Regulators as Guilty of Making Financial Markets Inefficient
In fact the latest Conservative fashion is to blame the failure of efficient markets on regulators who fail to regulate. This party will not argue that the Financial Bautocracy has managed to effectively disarm a host of hard-won financial regulations and regulators on own account transactions, bank and investment house leverage ratios, effective separation of buy versus sell side interests in the same investment organization, and basic financial transaction transparency and record keeping standards. The Financial community set themselves up to fail with due deliberation for the substantial gains they stood to make and the Federal bailout insurance against the risks they were taking on.

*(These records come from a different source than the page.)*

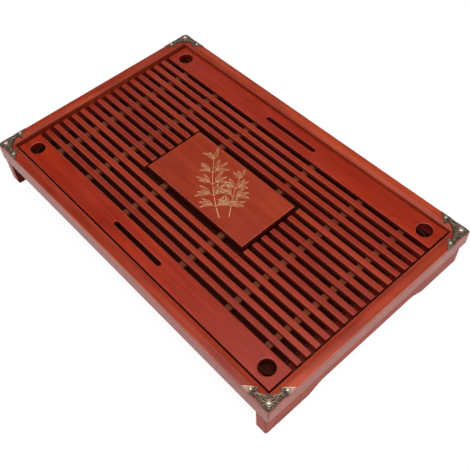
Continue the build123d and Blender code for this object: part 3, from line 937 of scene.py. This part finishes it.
def build_floor(stage):
    """A plain floor, nearly white to the camera, that keeps the tray's shadow."""
    half = stage.floor_size / 2
    mesh = bpy.data.meshes.new("studio_floor")
    corners = [(-half, -half, 0), (half, -half, 0), (half, half, 0), (-half, half, 0)]
    mesh.from_pydata(corners, [], [(0, 1, 2, 3)])
    floor = new_object("studio_floor", mesh)
    paint, tree, shader = new_finish("studio_floor_paint")
    mesh.materials.append(paint)
    pale = tuple(stage.floor_colour)
    speckle = noise(tree, object_place(tree), 40.0, 3.0)
    feed(tree, shader, {
        "Base Color": blend_colour(tree, speckle, pale, scaled(pale, 0.98)),
        "Roughness": 0.8,
        "Specular IOR Level": 0.1,
    })
    rays = node(tree, "ShaderNodeLightPath").outputs
    mirrored = larger(tree, rays["Is Glossy Ray"], rays["Is Transmission Ray"])
    seen = times(tree, rays["Is Camera Ray"], FLOOR_SEEN_SHARE)
    white_share = math_node(tree, "ADD", seen, times(tree, mirrored, FLOOR_MIRRORED_SHARE))
    white = node(tree, "ShaderNodeEmission", {"Color": (1, 1, 1, 1), "Strength": FLOOR_WHITE}).outputs[0]
    shown = node(tree, "ShaderNodeMixShader", {0: white_share, 1: shader.outputs[0], 2: white}).outputs[0]
    feed(tree, tree.nodes["Material Output"], {"Surface": shown})


def build_sky(stage):
    """Plain light from all round, white to the camera, with a pale ring and a bright crown to mirror."""
    world = bpy.data.worlds.new("studio_sky")
    bpy.context.scene.world = world
    world.use_nodes = True
    sky = world.node_tree
    rays = node(sky, "ShaderNodeLightPath").outputs
    mirrored = larger(sky, rays["Is Glossy Ray"], rays["Is Transmission Ray"])
    up = axes_of(sky, node(sky, "ShaderNodeTexCoord").outputs["Generated"])[2]
    softbox = math_node(sky, "ADD", remap(sky, up, *SKY_RING), remap(sky, up, *SKY_CROWN))
    strength = blend_value(sky, mirrored, stage.sky_strength, softbox)
    strength = blend_value(sky, rays["Is Camera Ray"], strength, 1.0)
    feed(sky, sky.nodes["Background"], {"Color": (1, 1, 1, 1), "Strength": strength})


def place_lamps(stage):
    """Round soft lamps that look at the tray's middle."""
    for name, place, size, power, share in LAMPS:
        lamp = bpy.data.lights.new(name, "AREA")
        lamp.shape = "DISK"
        lamp.size = size
        lamp.energy = getattr(stage, power) * share
        holder = new_object(name, lamp)
        holder.location = place
        holder.rotation_euler = (-Vector(place)).to_track_quat("-Z", "Y").to_euler()


def place_camera(stage):
    """The camera, above the front right corner of the tray."""
    lens = bpy.data.cameras.new("tray_camera")
    lens.lens = stage.focal_length
    lens.sensor_width = SENSOR_WIDTH
    lens.shift_x, lens.shift_y = CAMERA_SHIFT
    lens.clip_start, lens.clip_end = CAMERA_RANGE
    camera = new_object("tray_camera", lens)
    camera.location = CAMERA_PLACE
    camera.rotation_euler = CAMERA_TURN
    bpy.context.scene.camera = camera


# Operators

SLAT_PITCH = 12 * MM

# Name, run and seed of the grain, depth of tone, contrast, and where its inner face looks and how much
# painted shade it gets
RAILS = (
    ("front_rail", ALONG_X, 3.0, 0.80, 1.1, (0.0, 1.0, 0.4)),
    ("back_rail", ALONG_X, 41.0, 1.08, 1.0, (0.0, -1.0, 0.1)),
    ("left_rail", ALONG_Y, 17.0, 0.97, 1.1, (1.0, 0.0, 0.4)),
    ("right_rail", ALONG_Y, 58.0, 1.08, 0.6, (-1.0, 0.0, 0.4)),
)
# Each foot rail with where its inner face looks and its share of painted shade
FOOT_RAILS = (("left_foot_rail", (1.0, 0.0, 0.9)), ("right_foot_rail", (-1.0, 0.0, 0.9)))


class TRAY_OT_finishes(bpy.types.Operator):
    """Build the shader groups that the tray's finishes share"""

    bl_idname = "tray.build_finishes"
    bl_label = "Build Finishes"

    def execute(self, context):
        build_wood_grain()
        build_edge_wear()
        build_handling()
        return {"FINISHED"}


class TRAY_OT_frame_wood(bpy.types.Operator):
    """Lacquer the frame's rails, ledges and foot rails"""

    bl_idname = "tray.lacquer_frame"
    bl_label = "Lacquer Frame"

    def execute(self, context):
        wood = context.scene.tray_wood
        tones = tones_of("rail")
        # The rails get painted shade on their inner faces and a painted pale reflection on their rounded
        # outer edges
        for name, run, seed, depth, contrast, inner in RAILS:
            shares = (0.5 + depth / 2, depth, depth)
            own = [tuple(channel * share for channel, share in zip(tone, shares)) for tone in tones]
            lacquer = lacquered_wood(
                name + "_lacquer", own, run, seed, contrast,
                rim=0.85, rounded=tuple(wood.rounding_highlight_colour), inner=inner,
            )
            dress([name], lacquer)
        # The foot rails get painted shade on their inner faces and painted shadow lines along their sole and
        # under the frame
        for name, inner in FOOT_RAILS:
            lacquer = lacquered_wood(
                name + "_lacquer", tones, ALONG_Y, 29.0,
                contrast=0.7, gloss=MATTE, rim=0.2, inner=inner, sole_and_frame_shade=0.75,
            )
            dress([name], lacquer)
        # The ledges are painted dark for the shade under the lid
        dark = tuple(wood.recess_shade_colour)
        deep = (dark, scaled(dark, 0.6), scaled(dark, 1.5))
        for names, label, run, seed in (
            (["front_ledge", "back_ledge"], "long_ledge_lacquer", ALONG_X, 71.0),
            (["left_ledge", "right_ledge"], "short_ledge_lacquer", ALONG_Y, 83.0),
        ):
            dress(names, lacquered_wood(label, deep, run, seed, gloss=MATTE, rim=0.0))
        return {"FINISHED"}


class TRAY_OT_lid_wood(bpy.types.Operator):
    """Lacquer the lid's boards and slats, and oil its battens"""

    bl_idname = "tray.lacquer_lid"
    bl_label = "Lacquer Lid"

    def execute(self, context):
        wood = context.scene.tray_wood
        # Boards and slats get painted shade on their upright faces and a painted highlight on their rounded
        # edges
        for side, seed in (("front", 5.0), ("back", 23.0)):
            lacquer = lacquered_wood(
                side + "_board_lacquer", tones_of("board"), ALONG_X, seed,
                contrast=1.2, painted_side_shade=0.8, rim=0.15,
            )
            dress([side + "_lid_board"], lacquer)
        slats = [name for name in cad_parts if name.startswith("slat_")]
        lacquer = lacquered_wood(
            "slat_lacquer", tones_of("slat"), ALONG_X, 31.0,
            row_pitch=SLAT_PITCH, painted_side_shade=0.45, rim=0.25,
        )
        dress(slats, lacquer)
        battens = [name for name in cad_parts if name.startswith("batten_") and name != "batten_screws"]
        dress(battens, plain_wood("batten_oil", tuple(wood.batten_colour), ALONG_Y, 47.0))
        return {"FINISHED"}


class TRAY_OT_plaque(bpy.types.Operator):
    """Lacquer the plaque"""

    bl_idname = "tray.lacquer_plaque"
    bl_label = "Lacquer Plaque"

    def execute(self, context):
        # Painted shade on the plaque's upright sides and a faint painted highlight on its rounded edges
        lacquer = lacquered_wood(
            "plaque_lacquer", tones_of("plaque"), ALONG_X, 91.0, painted_side_shade=0.98, rim=0.1,
        )
        dress(["plaque"], lacquer)
        return {"FINISHED"}


class TRAY_OT_under_parts(bpy.types.Operator):
    """Finish the bottom panel, the water tray, its drain and the screws"""

    bl_idname = "tray.finish_under_parts"
    bl_label = "Finish Under Parts"

    def execute(self, context):
        under = context.scene.tray_under_parts
        plywood = plain_wood("panel_plywood", tuple(context.scene.tray_wood.panel_colour), ALONG_X, 61.0, 0.6)
        dress(["bottom_panel"], plywood)
        plastic = moulded("water_tray_plastic", tuple(under.plastic_colour), 0.65, 0.85, 700.0)
        dress(["water_tray", "drain_fitting", "drain_nut"], plastic)
        dress(["drain_washer"], moulded("washer_rubber", tuple(under.rubber_colour), 0.7, 0.9, 1500.0))
        steel = polished_metal("screw_steel", tuple(under.steel_colour), 0.25, 0.45, 900.0)
        dress(["panel_screws", "foot_screws", "batten_screws"], steel)
        return {"FINISHED"}


class TRAY_OT_corner_plates(bpy.types.Operator):
    """Cast the four bronze corner plates and polish their tacks"""

    bl_idname = "tray.cast_corner_plates"
    bl_label = "Cast Corner Plates"

    def execute(self, context):
        metal = aged_bronze("corner_bronze")
        low, high = (Vector(corner) for corner in CAD_BOX)
        for side_y, y in (("front", low.y), ("back", high.y)):
            for side_x, x in (("left", low.x), ("right", high.x)):
                build_corner_plate(f"{side_y}_{side_x}_corner_plate", x, y, metal)
        brass = tuple(context.scene.tray_bronze.tack_colour)
        dress(["corner_tacks"], polished_metal("tack_brass", brass, 0.3, 0.45, 1200.0))
        return {"FINISHED"}


class TRAY_OT_carving(bpy.types.Operator):
    """Carve two bamboo sprigs in the plaque"""

    bl_idname = "tray.carve_sprigs"
    bl_label = "Carve Sprigs"

    def execute(self, context):
        carving = context.scene.tray_carving
        chance = random.Random(carving.seed)
        lo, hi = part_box("plaque")
        base = hi.z - LINE_SINK
        bm = bmesh.new()
        for bends, scale, joints in STEMS:
            path = stem_path(bends, (lo + hi) / 2)
            carve_stem(bm, path, joints, carving.stem_width * scale, base)
            for place in (*joints, STEM_STEPS):
                here, before = path[place], path[place - 1]
                along = math.atan2(here[1] - before[1], here[0] - before[0])
                for side in ((1, -1) if place < STEM_STEPS else (0.2,)):
                    carve_twig(bm, chance, here, along, side, scale, base)
        mesh = bpy.data.meshes.new("carved_sprigs")
        bm.to_mesh(mesh)
        bm.free()
        new_piece("carved_sprigs", mesh, carved_fill("carved_fill"), "lid")
        return {"FINISHED"}


class TRAY_OT_stage(bpy.types.Operator):
    """Set the floor, the soft lamps and the camera"""

    bl_idname = "tray.set_stage"
    bl_label = "Set Stage"

    def execute(self, context):
        scene = context.scene
        scene.view_settings.view_transform = "Standard"
        build_floor(scene.tray_stage)
        build_sky(scene.tray_stage)
        place_lamps(scene.tray_stage)
        place_camera(scene.tray_stage)
        return {"FINISHED"}


class TRAY_PT_panel(bpy.types.Panel):
    """Sizes, colours and building steps of the tea tray"""

    bl_idname = "TRAY_PT_panel"
    bl_label = "Tea Tray"
    bl_space_type = "VIEW_3D"
    bl_region_type = "UI"
    bl_category = "Tea Tray"

    def draw(self, context):
        layout = self.layout
        for attribute, (label, group) in GROUPS.items():
            box = layout.box()
            box.label(text=label)
            for name in group.__annotations__:
                box.prop(getattr(context.scene, attribute), name)
        for operator in OPERATORS:
            layout.operator(operator.bl_idname)


GROUPS = {
    "tray_wood": ("Wood", TrayWood),
    "tray_under_parts": ("Under Parts", TrayUnderParts),
    "tray_bronze": ("Bronze", TrayBronze),
    "tray_carving": ("Carving", TrayCarving),
    "tray_stage": ("Stage", TrayStage),
}
OPERATORS = (
    TRAY_OT_finishes,
    TRAY_OT_frame_wood,
    TRAY_OT_lid_wood,
    TRAY_OT_plaque,
    TRAY_OT_under_parts,
    TRAY_OT_corner_plates,
    TRAY_OT_carving,
    TRAY_OT_stage,
)


def register():
    """Makes the tray's properties, operators and panel known to Blender."""
    for name, (_, group) in GROUPS.items():
        bpy.utils.register_class(group)
        setattr(bpy.types.Scene, name, PointerProperty(type=group))
    for made in (*OPERATORS, TRAY_PT_panel):
        bpy.utils.register_class(made)


def unregister():
    """Takes them away again."""
    for made in reversed((*OPERATORS, TRAY_PT_panel)):
        bpy.utils.unregister_class(made)
    for name, (_, group) in reversed(GROUPS.items()):
        delattr(bpy.types.Scene, name)
        bpy.utils.unregister_class(group)


def main():
    """Builds the whole tray and its stage."""
    register()
    bpy.ops.tray.build_finishes()
    bpy.ops.tray.lacquer_frame()
    bpy.ops.tray.lacquer_lid()
    bpy.ops.tray.lacquer_plaque()
    bpy.ops.tray.finish_under_parts()
    bpy.ops.tray.cast_corner_plates()
    bpy.ops.tray.carve_sprigs()
    bpy.ops.tray.set_stage()


if __name__ == "__main__":
    main()
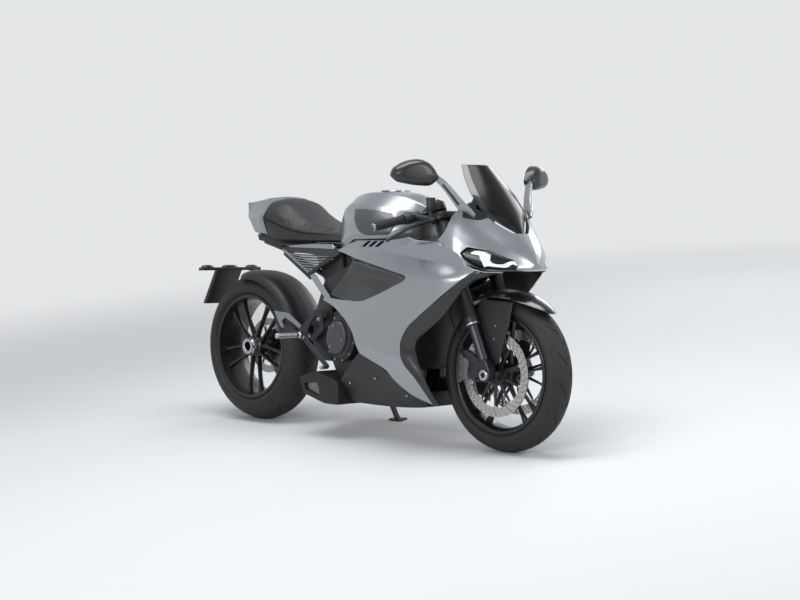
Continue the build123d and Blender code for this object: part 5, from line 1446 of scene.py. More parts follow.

And there is no doubt on the reasons why. The top tier, “Too Big Too Fail” Financial organizations dispatch legions of lobbyists and experts. These financial troopers easily best the Financial regulators with numbers, level of compensation and specifically rewarded goals. But the important point is that regulators are there because Financial Institutions have passed on/palmed off the costs and rigors of self regulation to governments. There is only a fiction of Fiduciary Trust among the “Too Big Too Fail” investment arms. And financial institutions have pointedly avoided self regulation, a commonly funded financial risk insurance program, and even minuscule efforts towards rescuing their failing colleague institutions [think Bear Stearns and Lehman Brothers during the height of the financial crisis and despite the pox on all the financial community if nothing was done].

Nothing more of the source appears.